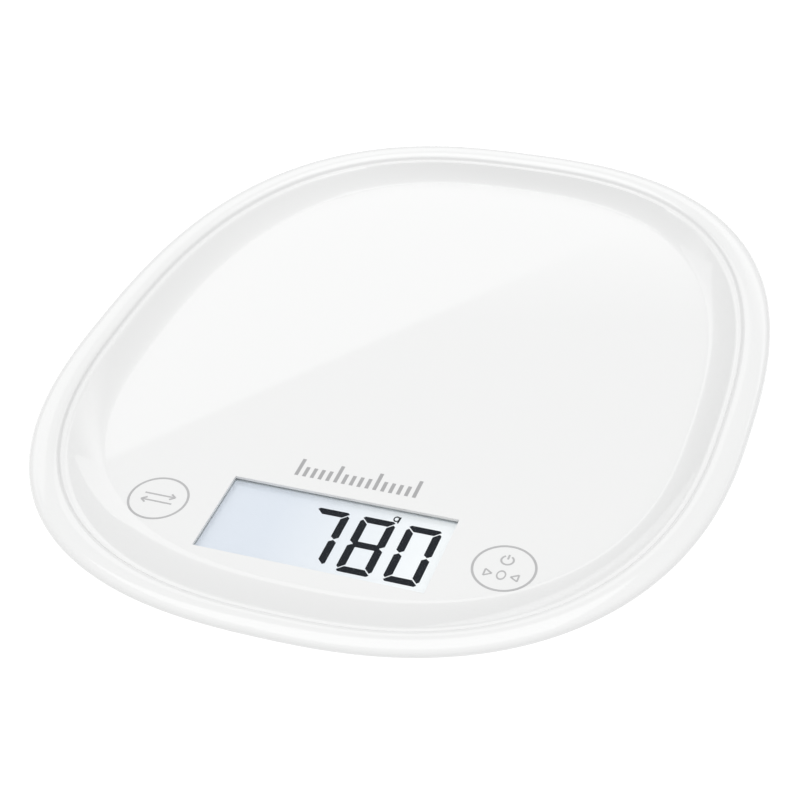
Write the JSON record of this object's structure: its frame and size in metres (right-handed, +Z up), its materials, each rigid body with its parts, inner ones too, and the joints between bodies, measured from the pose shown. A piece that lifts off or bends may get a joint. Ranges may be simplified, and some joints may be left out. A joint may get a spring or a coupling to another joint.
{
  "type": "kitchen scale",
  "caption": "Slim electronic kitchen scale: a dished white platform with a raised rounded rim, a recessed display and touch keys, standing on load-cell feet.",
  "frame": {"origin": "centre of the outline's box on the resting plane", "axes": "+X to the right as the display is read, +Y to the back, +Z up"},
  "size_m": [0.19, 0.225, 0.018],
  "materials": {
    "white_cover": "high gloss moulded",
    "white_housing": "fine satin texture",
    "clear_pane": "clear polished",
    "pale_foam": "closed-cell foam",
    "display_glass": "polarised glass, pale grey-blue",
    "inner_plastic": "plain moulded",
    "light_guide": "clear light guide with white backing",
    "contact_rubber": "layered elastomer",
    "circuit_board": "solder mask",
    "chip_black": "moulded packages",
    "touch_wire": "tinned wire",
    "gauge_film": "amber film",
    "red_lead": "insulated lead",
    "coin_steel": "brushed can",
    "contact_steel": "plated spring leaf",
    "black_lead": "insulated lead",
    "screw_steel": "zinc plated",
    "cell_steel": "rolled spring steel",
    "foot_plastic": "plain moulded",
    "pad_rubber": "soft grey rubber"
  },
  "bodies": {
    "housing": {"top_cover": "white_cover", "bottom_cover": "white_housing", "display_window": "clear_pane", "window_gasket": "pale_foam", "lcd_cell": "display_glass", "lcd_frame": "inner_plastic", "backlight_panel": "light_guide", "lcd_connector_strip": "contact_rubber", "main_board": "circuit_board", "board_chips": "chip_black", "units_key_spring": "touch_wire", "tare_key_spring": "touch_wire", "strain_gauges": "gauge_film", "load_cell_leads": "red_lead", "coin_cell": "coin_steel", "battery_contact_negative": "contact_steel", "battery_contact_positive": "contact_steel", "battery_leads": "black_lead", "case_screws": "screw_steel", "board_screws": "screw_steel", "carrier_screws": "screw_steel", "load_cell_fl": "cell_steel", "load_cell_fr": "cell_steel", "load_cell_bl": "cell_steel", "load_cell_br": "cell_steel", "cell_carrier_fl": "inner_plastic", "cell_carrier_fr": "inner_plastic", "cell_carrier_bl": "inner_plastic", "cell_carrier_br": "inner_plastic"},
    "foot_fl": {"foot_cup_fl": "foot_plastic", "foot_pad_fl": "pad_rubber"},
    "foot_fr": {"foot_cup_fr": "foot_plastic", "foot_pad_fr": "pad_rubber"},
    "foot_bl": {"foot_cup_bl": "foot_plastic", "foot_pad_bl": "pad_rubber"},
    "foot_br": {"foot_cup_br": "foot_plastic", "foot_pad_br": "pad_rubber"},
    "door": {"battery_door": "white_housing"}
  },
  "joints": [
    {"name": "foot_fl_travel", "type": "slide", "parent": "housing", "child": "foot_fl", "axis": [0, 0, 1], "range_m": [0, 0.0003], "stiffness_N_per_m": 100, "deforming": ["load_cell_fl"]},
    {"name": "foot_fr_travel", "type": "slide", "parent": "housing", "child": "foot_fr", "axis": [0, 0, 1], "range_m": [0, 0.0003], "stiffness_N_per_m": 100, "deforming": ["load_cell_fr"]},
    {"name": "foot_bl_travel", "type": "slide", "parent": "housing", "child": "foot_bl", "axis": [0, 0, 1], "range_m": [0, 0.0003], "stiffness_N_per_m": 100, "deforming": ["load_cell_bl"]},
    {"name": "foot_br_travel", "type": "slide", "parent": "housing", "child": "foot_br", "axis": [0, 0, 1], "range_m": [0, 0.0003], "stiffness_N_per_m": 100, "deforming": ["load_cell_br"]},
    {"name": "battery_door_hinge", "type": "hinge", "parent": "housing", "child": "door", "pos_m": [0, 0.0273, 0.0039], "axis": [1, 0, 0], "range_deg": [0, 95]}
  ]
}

...

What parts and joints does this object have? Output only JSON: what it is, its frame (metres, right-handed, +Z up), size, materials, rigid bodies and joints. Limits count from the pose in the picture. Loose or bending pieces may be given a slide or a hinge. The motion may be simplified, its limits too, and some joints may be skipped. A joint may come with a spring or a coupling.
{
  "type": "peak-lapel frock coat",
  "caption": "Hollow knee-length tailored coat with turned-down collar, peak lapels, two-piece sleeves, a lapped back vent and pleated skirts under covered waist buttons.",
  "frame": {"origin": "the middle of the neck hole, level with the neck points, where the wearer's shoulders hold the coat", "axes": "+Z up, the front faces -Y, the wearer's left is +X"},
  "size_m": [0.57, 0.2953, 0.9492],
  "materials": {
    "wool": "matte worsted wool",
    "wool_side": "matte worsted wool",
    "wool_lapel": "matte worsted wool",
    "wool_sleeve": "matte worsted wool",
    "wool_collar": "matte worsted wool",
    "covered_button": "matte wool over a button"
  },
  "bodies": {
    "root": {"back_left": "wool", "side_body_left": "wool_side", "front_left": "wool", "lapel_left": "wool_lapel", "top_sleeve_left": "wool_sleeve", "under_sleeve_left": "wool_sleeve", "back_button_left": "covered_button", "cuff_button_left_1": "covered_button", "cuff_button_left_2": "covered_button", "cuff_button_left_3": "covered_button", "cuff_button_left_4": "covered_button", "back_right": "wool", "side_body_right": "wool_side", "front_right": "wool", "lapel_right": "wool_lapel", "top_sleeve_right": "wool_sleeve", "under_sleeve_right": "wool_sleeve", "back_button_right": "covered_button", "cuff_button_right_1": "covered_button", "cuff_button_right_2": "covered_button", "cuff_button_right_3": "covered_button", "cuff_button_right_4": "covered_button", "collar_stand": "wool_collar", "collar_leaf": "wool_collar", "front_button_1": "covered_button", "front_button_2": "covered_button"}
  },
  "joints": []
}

**EXERCISE INSTRUCTIONS**
Tell how many lines contain the word "pose", using only the number.

**SOLUTION FOR THIS PROBLEM**
2